Escrever pode ajudar a pessoa ‘’a se descobrir, se definir, se estruturar interiormente, adquirir uma autonomia de pensamento, liberar suas inibições, tornar seu pensamento e seus sentimentos mais claros, descobrir a beleza, dar forma à sua imaginação criadora.’’
Isto aconteceu comigo. A palavra me fez desabrochar.
Donde tirei esta frase? De um atelier de escritura para crianças de 7 a 14 anos. O nome do atelier? La Plume enchantée! (“A Pena de escrever encantada”). A caneta maravilhosa… As crianças despertam suas capacidades criativas neste atelier de escritura espontânea. Escrever se aprende e quanto mais cedo melhor. Pontalis abriu as portas da Nouvelle Revue de Psychanalyse a jovens analistas porque notou “que eles tinham qualquer coisa para dizer, mas se sentiam incapazes de escrever”. Teria a ver com o complexo de castração?
Penso que o domínio da linguagem é uma expressão mais adequada e próxima do fenômeno observado por mim na libertação de minha mente pela escrita. A linguagem provocou grandes repercussões no cérebro humano. Marcou o aparecimento do homo sapiens na escala evolutiva. Atua vigorosamente na neuroplasticidade da evolução da pessoa.
O antônimo da criação literária não seria a esterilidade (impotência) literária? Mas às vezes simplesmente por preguiça: « Ici venu, l´avenir est paresse/ l´amertume est douce et l´esprit clair (Paul Valéry. Cimitiére Marin, reproduzido de memória) .Para produzir literatura é preciso obstinação. Uma personalidade mais astênica pode escolher a doce preguiça.
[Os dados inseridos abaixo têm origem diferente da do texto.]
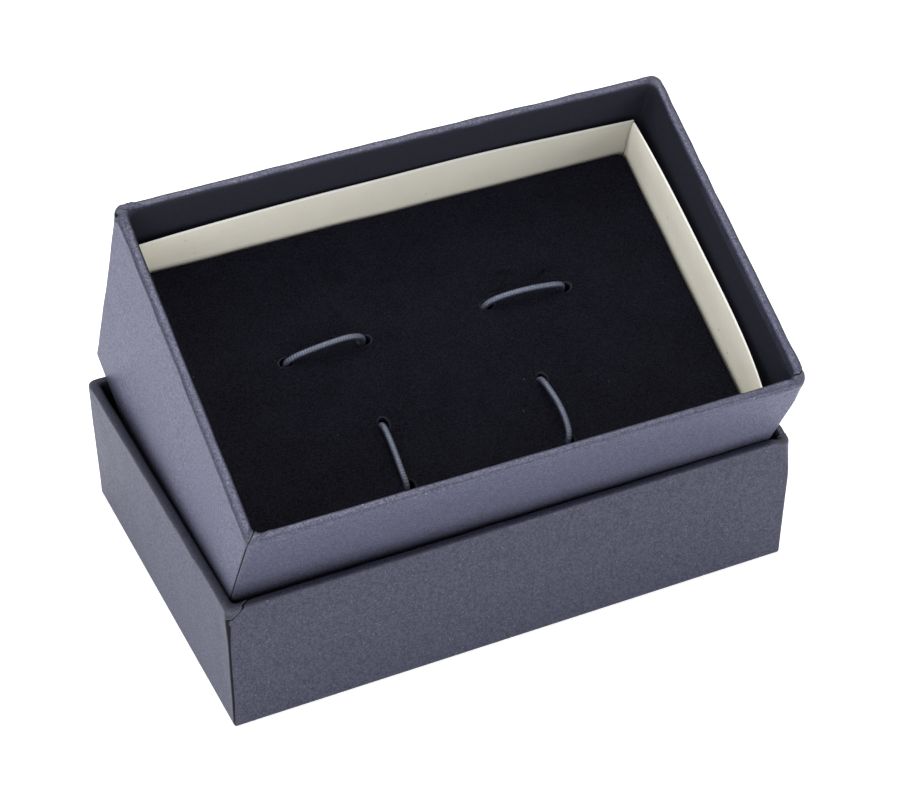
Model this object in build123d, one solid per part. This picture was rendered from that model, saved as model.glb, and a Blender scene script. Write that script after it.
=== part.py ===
from build123d import *
from math import asin, atan2, cos, degrees, radians, sin, sqrt, tan
import os

os.makedirs("parts", exist_ok=True)

# A small two-piece set-up box for cufflinks. The lid lies upturned on the surface, its
# open side up, and the tray is propped in it: front bottom edge on the lid's floor,
# underside over the lid's back rim. Sizes are in millimetres and angles in degrees. The
# lid's frame is the part's frame: X along the length, Y from front to back, Z up, origin
# at the centre of the lid's underside.

# ---- Sheet materials -------------------------------------------------------------------
board = 1.1                 # greyboard of both boxes
paper = 0.15                # covering paper
stay_tape = 0.1             # gummed tape round the board's corners, under the covering
lining_paper = 0.1          # sheet that lines the lid's floor
liner_card = 0.35           # cream card of the liner
platform_card = 0.5         # folded card that carries the pad
core_thickness = 3.0        # foam of the pad
cover_thickness = 0.4       # flocked cover of the pad

# ---- Lid and tray ----------------------------------------------------------------------
lid_length = 90.0
lid_width = 58.2
lid_height = 22.4
tray_height = 42.0
nest_clearance = 0.45       # between the lid's inner walls and the tray, on each side
corner_radius = 1.0         # upright corners, over the paper
bottom_radius = 0.6         # edges round the closed side, over the paper
rim_radius = 0.5            # both edges of the rims, over the paper
lid_turn_in = 15.0          # depth to which the covering is turned into the lid
tray_turn_in = 20.0         # the same in the tray
mitre_slit = 0.1            # gap between mitred turn-ins, and between folded-up walls
mitre_drop = 1.0            # how far a mitre runs down the outside from the rim
stay_leg = 9.0              # width of the corner tape on each of its two walls
stay_setback = 1.0          # the tape ends this far short of the board's rim and floor
lining_margin = 0.3         # the lining sheet is this much short of each wall

# ---- Liner -----------------------------------------------------------------------------
liner_depth = 7.1           # its top edge lies this far below the tray's rim
liner_gap = 0.15            # between the liner and the tray's covered walls
liner_seam = 0.3            # gap where its right wall ends at its back wall

# ---- Pad and platform ------------------------------------------------------------------
pad_depth = 17.4            # the flocked face lies this far below the tray's rim
pad_gap = 0.35              # between the pad and the liner, on each side
pad_edge_radius = 0.8       # rolled edge of the flocked cover
pad_corner_radius = 1.2     # upright corners of the pad
fold_radius = 0.6           # folds between the platform's top and its skirts
skirt_relief = 1.5          # square cut away where the folds of two skirts meet

# ---- Elastic loops ---------------------------------------------------------------------
cord_diameter = 1.1
hole_diameter = 2.0         # punched through cover, foam and platform
exit_radius = 1.35          # bend of the cord's middle line where it leaves a hole
cord_sides = 10             # sides of the section with which cord and knots are drawn
hole_sides = 8              # the same for the holes where foam and platform hide them
knot_diameter = 2.8
knot_ease = 0.7             # flat all round both ends of a knot
knot_tail = 2.0             # cord left below each knot
loop_slack = 1.5            # cord that can be drawn up before the knots meet the card
long_span = 12.8            # between the two holes of a loop along the box
cross_span = 10.5           # between the two holes of a loop across the box
long_from_end = 24.3        # middles of the two loops along the box, from the pad's ends
long_from_back = 19.5       # their line, from the pad's back edge
cross_from_end = 27.95      # lines of the two loops across the box, from the pad's ends
cross_from_front = 11.2     # their middles, from the pad's front edge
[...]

2) Donde vem sua vocação de psiquiatra e escritora? Notei suas explicações: menina curiosa sobre o psiquismo humano, ávida de leitura, você descobriu muito cedo que a literatura é um formidável celeiro de informações sobre a natureza humana. Destaco ainda a exaltada admiração que a leitura de Freud lhe despertou na adolescência, talvez até no seu talento literário.
Quando era menino também li muito. Recordo-me haver lido uma boa parte do ‘’Tesouro da Juventude’’, enciclopédia de 18 volumes. Acho que lia ainda mais quando estava doente. Minha vocação médica surgiu deste passado, do medo de morrer, das angústias de meus pais quando um filho adoecia-minha irmã mais velha morreu aos 3 anos de uma disenteria…E porque a França? A Ditadura foi uma das razões que me levaram a deixar o Brasil. Mas meu pai falava muito de Pasteur, criticava o anticlericalismo e agnosticismo de Voltaire…E, no Tesouro da Juventude, havia um capítulo sobre rudimentos da língua francesa, fábulas de La Fontaine e de Esopo que eu adorava.
Continuei lendo muito, mas não escrevi livros. Faltou-me sem dúvida o talento. Teria eu escrito algum se tivesse voltado para o Brasil? Talvez eu tenha ficado entre as duas línguas, navegando de uma para outra, amando a brasileira, admirando a francesa (e vice-versa), sem privilegiar nenhuma. Você teve a sorte de ficar no Brasil e, assim, fiel à língua materna, às suas origens.
Ainda é tempo de voltar ‘’a última flor do Lascio inculta e bela, há um tempo esplendor e formosura’’, que é a língua portuguesa.